* **AIM**
From the listing that follows, extract every line and set it down unaltered.

* **GIVEN INFORMATION**
* * *
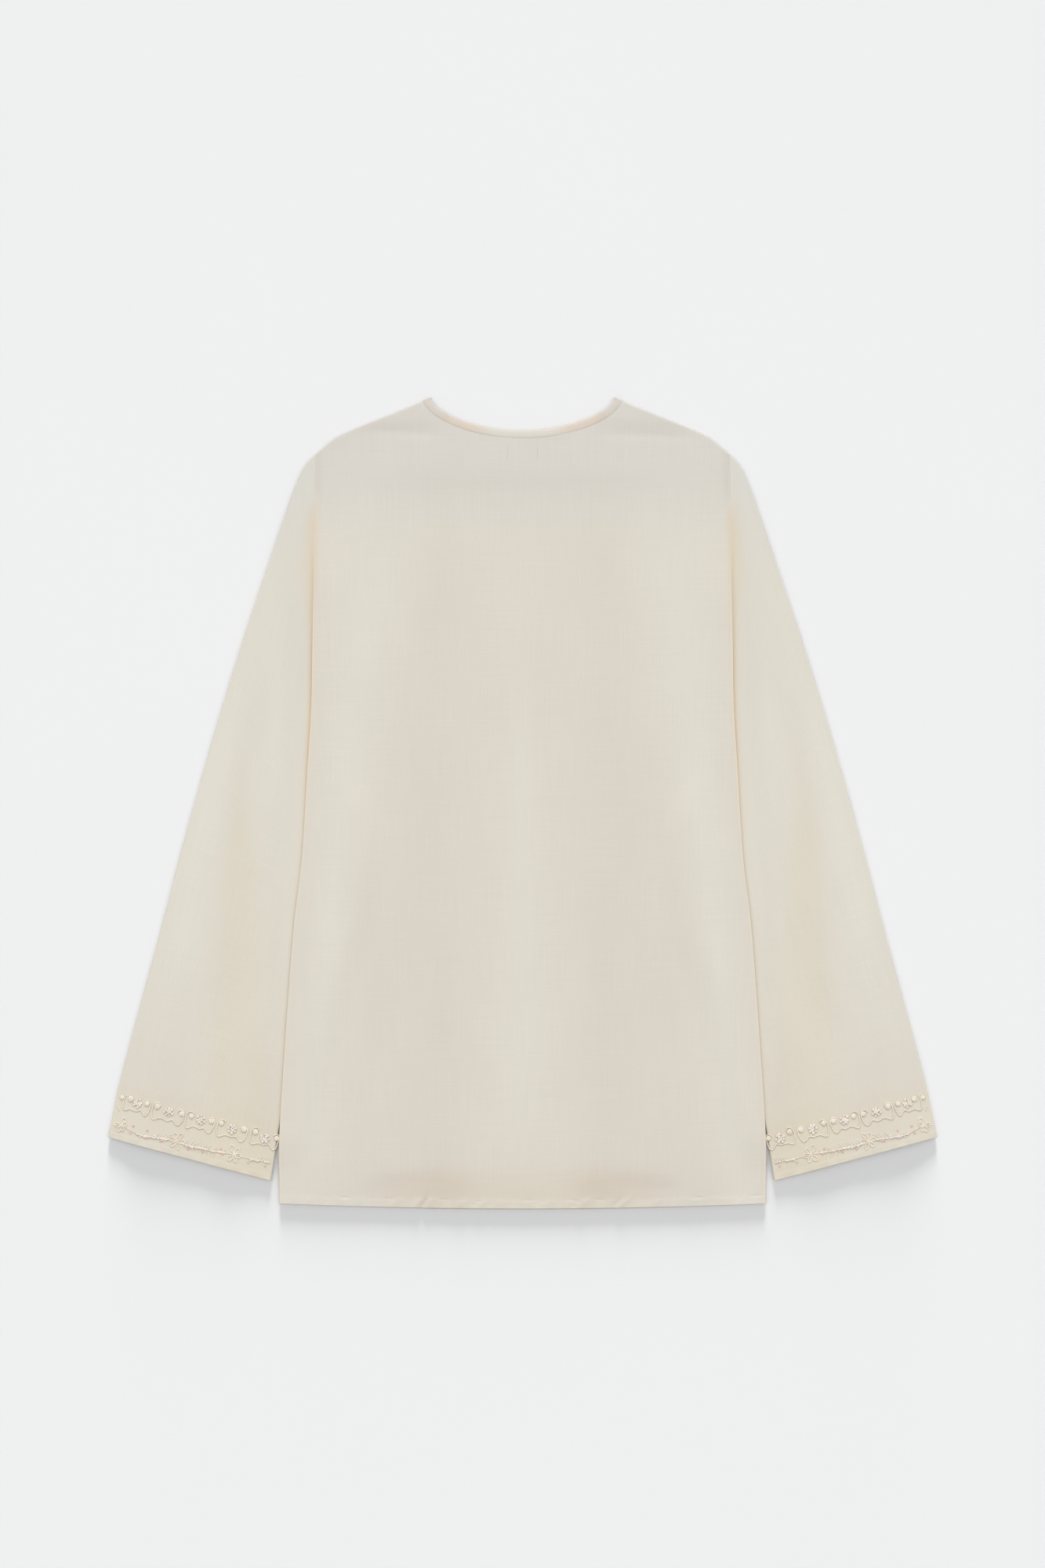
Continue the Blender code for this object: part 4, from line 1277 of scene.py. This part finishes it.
def side_strands(side, draw):
    """Fine single stitches that lean out of the stem to both sides."""
    strands = []
    for along, up, down in STEM_SIDES:
        base = read_curve(STEM, along)
        for way, reach, lean in ((1, up, 0.65), (-1, down, 0.12)):
            if reach:
                across = along + reach * (lean + draw.uniform(-0.25, 0.20))
                halfway = (0.55 * along + 0.45 * across, base + way * reach * 0.55)
                foot = cuff_spot(along, base + way * 0.0005, side, 0.00020)
                tip = cuff_spot(across, max(base + way * reach, 0.0046), side, 0.00004)
                strands.append([foot, cuff_spot(*halfway, side, 0.00030), tip])
    return strands


def petal_strands(side, draw):
    """Each petal of a looped flower is one long loop, tied down at its tip."""
    strands = []
    outline = [(0.08, 0.0), (0.28, 0.50), (0.55, 0.95), (0.82, 0.90), (1.0, 0.15)]
    for (along, above), petals in zip(LOOP_PLACES, LOOP_PETALS):
        for length, degrees in petals:
            out = Vector((math.cos(math.radians(degrees)), math.sin(math.radians(degrees))))
            wide = Vector((-out.y, out.x)) * 0.0018 * draw.uniform(0.8, 1.15)
            loop = [out * (length * share) + wide * spread for share, spread in outline]
            loop += [out * (length * share) - wide * spread for share, spread in reversed(outline)]
            flat = [(max(along + spot.x, 0.0008), max(above + spot.y, 0.0048)) for spot in loop]
            strands.append(on_cuff(flat, side, 0.00034, 0.0005))
    return strands


def stem_knots(side, draw):
    """The knots that cover parts of the stem, close together."""
    places = []
    for start, end in WOUND:
        count = round((end - start) / STEM_KNOT_SPACING)
        for k in range(count + 1):
            along = start + (end - start) * k / count + draw.uniform(-0.0002, 0.0002)
            above = read_curve(STEM, along) + draw.uniform(-0.0004, 0.0004)
            spot = cuff_spot(along, above, side, 0.00065)
            places.append(knot_place(spot, draw.uniform(0.88, 1.10), draw))
            if draw.random() < 0.2:
                above += draw.choice((-0.0016, 0.0016))
                places.append(knot_place(cuff_spot(along, above, side, 0.00050), 0.75, draw))
    return places


def flower_knots(side, draw):
    """Each flower of the upper row is a ring of knots, a little uneven, round a few more."""
    places = []
    for along, above, _, _ in FLOWERS:
        start = draw.uniform(0, 1)
        for k in range(RING_KNOTS + INNER_KNOTS):
            round_it, reach = (RING_KNOTS, 0.0033) if k < RING_KNOTS else (INNER_KNOTS, 0.0013)
            turn = math.tau * (k + start + draw.uniform(-0.2, 0.2)) / round_it
            reach *= draw.uniform(0.85, 1.18)
            spot = cuff_spot(along + reach * math.cos(turn), above + reach * math.sin(turn), side, 0.00060)
            places.append(knot_place(spot, draw.uniform(0.95, 1.25), draw))
    return places


# %% Embroider both cuffs
# Half the thickness of each thread
SCROLL_THREAD = 0.00038
TIE_THREAD = 0.00012
DOT_THREAD = 0.00036
STEM_THREAD = 0.00025
SIDE_THREAD = 0.00026
PETAL_THREAD = 0.00048
embroidery = {-1: [], 1: []}


def embroider(side, word):
    """All the threads and knots of one cuff. The draws are seeded, so every run gives the same cuff."""
    draw = random.Random(41)
    cords, ties = scroll_strands(side)
    scroll = make_threads(f"scroll_cord_{word}", cords, SCROLL_THREAD, tan_thread)
    ties = make_threads(f"couching_stitches_{word}", ties, TIE_THREAD, tan_thread, 0)
    dots = make_threads(f"satin_dots_{word}", satin_strands(side), DOT_THREAD, cream_thread)
    flowers = copies_joined(f"knot_flowers_{word}", knot, flower_knots(side, draw), white_thread)
    wound = copies_joined(f"stem_knots_{word}", knot, stem_knots(side, draw), white_thread)
    stem = twisted(on_cuff(STEM, side, 0.00040), 0.00020, 0.0020)
    stem = make_threads(f"stem_cord_{word}", stem, STEM_THREAD, tan_thread)
    sides = make_threads(f"side_stitches_{word}", side_strands(side, draw), SIDE_THREAD, tan_thread)
    loops = make_threads(f"looped_flowers_{word}", petal_strands(side, draw), PETAL_THREAD, tan_thread)
    dotted = [knot_place(cuff_spot(*spot, side, 0.00050), 0.88, draw) for spot in CORAL_DOTS]
    coral = copies_joined(f"coral_knots_{word}", knot, dotted, coral_thread)
    hearts = [knot_place(cuff_spot(*spot, side, 0.0008), 0.85, draw) for spot in LOOP_PLACES]
    centres = copies_joined(f"flower_centres_{word}", knot, hearts, cream_thread)
    for slot, pieces in (
        ("cream_thread", (scroll, ties, dots, stem, sides, loops, centres)),
        ("knot_thread", (flowers, wound)),
        ("coral_thread", (coral,)),
    ):
        for piece in pieces:
            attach(piece, "root")
            embroidery[side].append(piece)
    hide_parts(f"scroll_row_{word}")
    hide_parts(*[f"flower_cluster_{word}_{k + 1}" for k in range(5)])
    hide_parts(f"sprig_row_{word}")


for side, word in SIDES:
    embroider(side, word)

# %% Put the seeds away
for seed in (stitch, knot):
    bpy.data.objects.remove(seed, do_unlink=True)
print("pieces on a cuff:", len(embroidery[1]))

# %% Attach the cloth pieces and stitches, and hide the CAD parts the cloth replaces
for piece, node, slot in (
    (back_panel, "back", "ivory_cotton"),
    (front_panel, "front", "ivory_cotton"),
    (sleeve_left, "sleeve_left", "ivory_cotton"),
    (sleeve_right, "sleeve_right", "ivory_cotton"),
    (back_binding, "neck_binding_back", "neck_binding_cotton"),
    (front_binding, "neck_binding_front", "neck_binding_cotton"),
):
    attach(piece, "root")
    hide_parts(node)
for piece in (body_stitches, neck_tacks, cuff_stitches[-1], cuff_stitches[1]):
    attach(piece, "root")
* * *
* **RESULT OF THE EXERCISE**
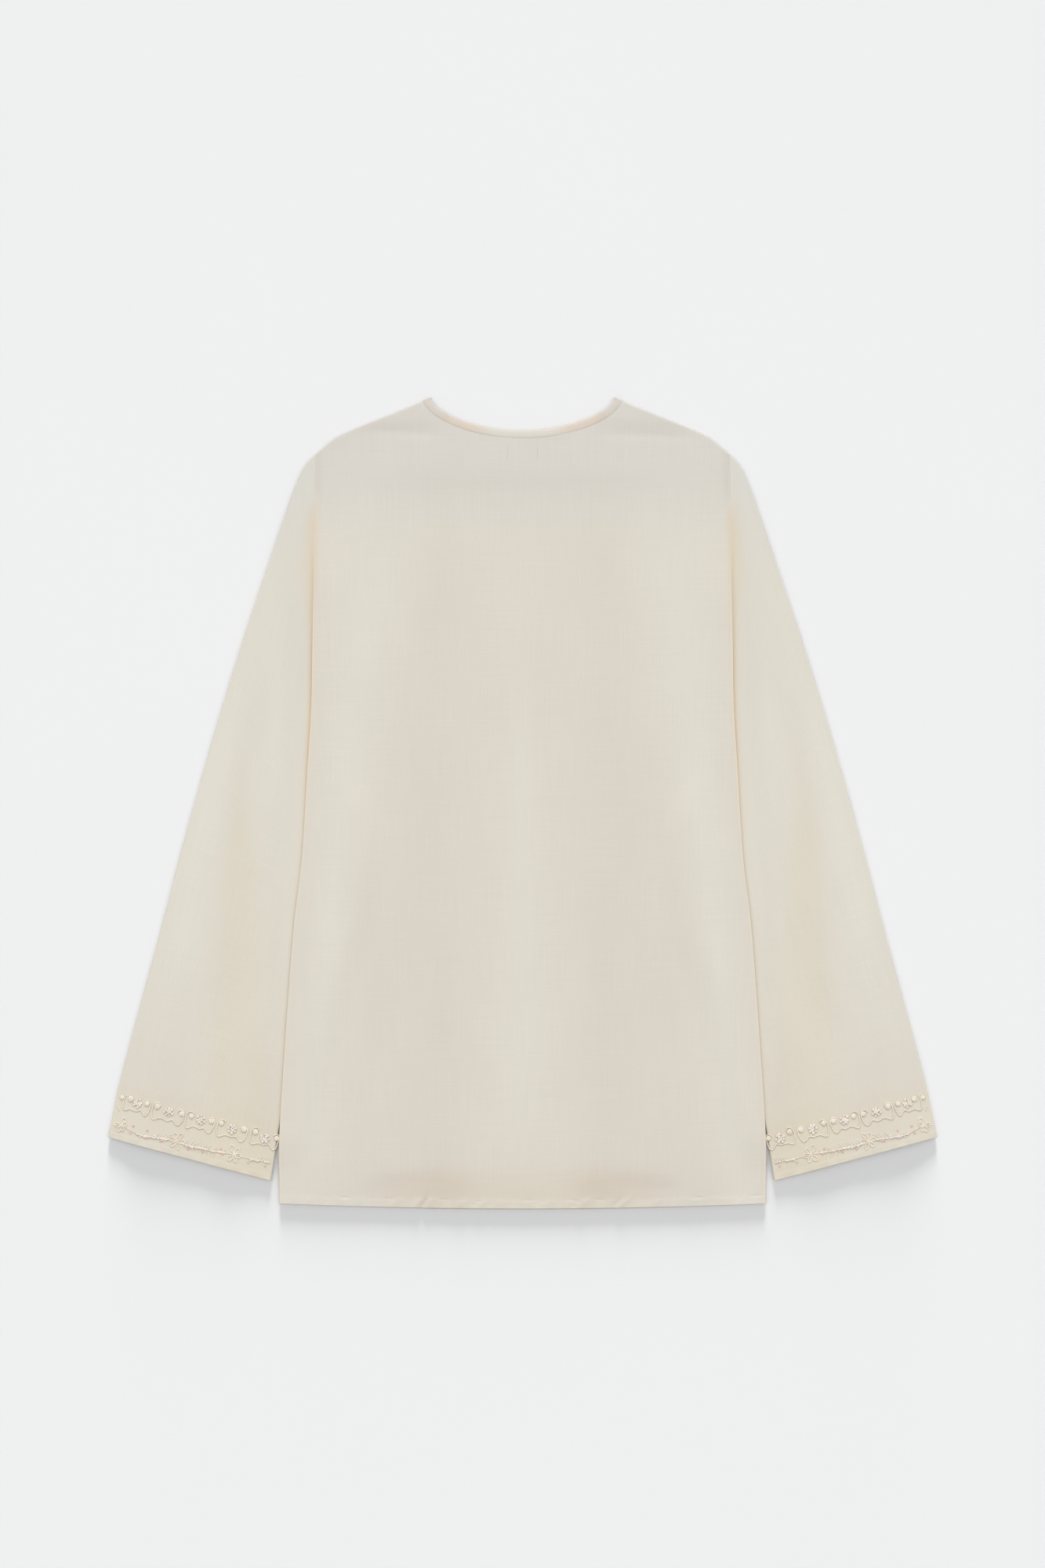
Continue the Blender code for this object: part 4, from line 1277 of scene.py. This part finishes it.
def side_strands(side, draw):
    """Fine single stitches that lean out of the stem to both sides."""
    strands = []
    for along, up, down in STEM_SIDES:
        base = read_curve(STEM, along)
        for way, reach, lean in ((1, up, 0.65), (-1, down, 0.12)):
            if reach:
                across = along + reach * (lean + draw.uniform(-0.25, 0.20))
                halfway = (0.55 * along + 0.45 * across, base + way * reach * 0.55)
                foot = cuff_spot(along, base + way * 0.0005, side, 0.00020)
                tip = cuff_spot(across, max(base + way * reach, 0.0046), side, 0.00004)
                strands.append([foot, cuff_spot(*halfway, side, 0.00030), tip])
    return strands


def petal_strands(side, draw):
    """Each petal of a looped flower is one long loop, tied down at its tip."""
    strands = []
    outline = [(0.08, 0.0), (0.28, 0.50), (0.55, 0.95), (0.82, 0.90), (1.0, 0.15)]
    for (along, above), petals in zip(LOOP_PLACES, LOOP_PETALS):
        for length, degrees in petals:
            out = Vector((math.cos(math.radians(degrees)), math.sin(math.radians(degrees))))
            wide = Vector((-out.y, out.x)) * 0.0018 * draw.uniform(0.8, 1.15)
            loop = [out * (length * share) + wide * spread for share, spread in outline]
            loop += [out * (length * share) - wide * spread for share, spread in reversed(outline)]
            flat = [(max(along + spot.x, 0.0008), max(above + spot.y, 0.0048)) for spot in loop]
            strands.append(on_cuff(flat, side, 0.00034, 0.0005))
    return strands


def stem_knots(side, draw):
    """The knots that cover parts of the stem, close together."""
    places = []
    for start, end in WOUND:
        count = round((end - start) / STEM_KNOT_SPACING)
        for k in range(count + 1):
            along = start + (end - start) * k / count + draw.uniform(-0.0002, 0.0002)
            above = read_curve(STEM, along) + draw.uniform(-0.0004, 0.0004)
            spot = cuff_spot(along, above, side, 0.00065)
            places.append(knot_place(spot, draw.uniform(0.88, 1.10), draw))
            if draw.random() < 0.2:
                above += draw.choice((-0.0016, 0.0016))
                places.append(knot_place(cuff_spot(along, above, side, 0.00050), 0.75, draw))
    return places


def flower_knots(side, draw):
    """Each flower of the upper row is a ring of knots, a little uneven, round a few more."""
    places = []
    for along, above, _, _ in FLOWERS:
        start = draw.uniform(0, 1)
        for k in range(RING_KNOTS + INNER_KNOTS):
            round_it, reach = (RING_KNOTS, 0.0033) if k < RING_KNOTS else (INNER_KNOTS, 0.0013)
            turn = math.tau * (k + start + draw.uniform(-0.2, 0.2)) / round_it
            reach *= draw.uniform(0.85, 1.18)
            spot = cuff_spot(along + reach * math.cos(turn), above + reach * math.sin(turn), side, 0.00060)
            places.append(knot_place(spot, draw.uniform(0.95, 1.25), draw))
    return places


# %% Embroider both cuffs
# Half the thickness of each thread
SCROLL_THREAD = 0.00038
TIE_THREAD = 0.00012
DOT_THREAD = 0.00036
STEM_THREAD = 0.00025
SIDE_THREAD = 0.00026
PETAL_THREAD = 0.00048
embroidery = {-1: [], 1: []}


def embroider(side, word):
    """All the threads and knots of one cuff. The draws are seeded, so every run gives the same cuff."""
    draw = random.Random(41)
    cords, ties = scroll_strands(side)
    scroll = make_threads(f"scroll_cord_{word}", cords, SCROLL_THREAD, tan_thread)
    ties = make_threads(f"couching_stitches_{word}", ties, TIE_THREAD, tan_thread, 0)
    dots = make_threads(f"satin_dots_{word}", satin_strands(side), DOT_THREAD, cream_thread)
    flowers = copies_joined(f"knot_flowers_{word}", knot, flower_knots(side, draw), white_thread)
    wound = copies_joined(f"stem_knots_{word}", knot, stem_knots(side, draw), white_thread)
    stem = twisted(on_cuff(STEM, side, 0.00040), 0.00020, 0.0020)
    stem = make_threads(f"stem_cord_{word}", stem, STEM_THREAD, tan_thread)
    sides = make_threads(f"side_stitches_{word}", side_strands(side, draw), SIDE_THREAD, tan_thread)
    loops = make_threads(f"looped_flowers_{word}", petal_strands(side, draw), PETAL_THREAD, tan_thread)
    dotted = [knot_place(cuff_spot(*spot, side, 0.00050), 0.88, draw) for spot in CORAL_DOTS]
    coral = copies_joined(f"coral_knots_{word}", knot, dotted, coral_thread)
    hearts = [knot_place(cuff_spot(*spot, side, 0.0008), 0.85, draw) for spot in LOOP_PLACES]
    centres = copies_joined(f"flower_centres_{word}", knot, hearts, cream_thread)
    for slot, pieces in (
        ("cream_thread", (scroll, ties, dots, stem, sides, loops, centres)),
        ("knot_thread", (flowers, wound)),
        ("coral_thread", (coral,)),
    ):
        for piece in pieces:
            attach(piece, "root")
            embroidery[side].append(piece)
    hide_parts(f"scroll_row_{word}")
    hide_parts(*[f"flower_cluster_{word}_{k + 1}" for k in range(5)])
    hide_parts(f"sprig_row_{word}")


for side, word in SIDES:
    embroider(side, word)

# %% Put the seeds away
for seed in (stitch, knot):
    bpy.data.objects.remove(seed, do_unlink=True)
print("pieces on a cuff:", len(embroidery[1]))

# %% Attach the cloth pieces and stitches, and hide the CAD parts the cloth replaces
for piece, node, slot in (
    (back_panel, "back", "ivory_cotton"),
    (front_panel, "front", "ivory_cotton"),
    (sleeve_left, "sleeve_left", "ivory_cotton"),
    (sleeve_right, "sleeve_right", "ivory_cotton"),
    (back_binding, "neck_binding_back", "neck_binding_cotton"),
    (front_binding, "neck_binding_front", "neck_binding_cotton"),
):
    attach(piece, "root")
    hide_parts(node)
for piece in (body_stitches, neck_tacks, cuff_stitches[-1], cuff_stitches[1]):
    attach(piece, "root")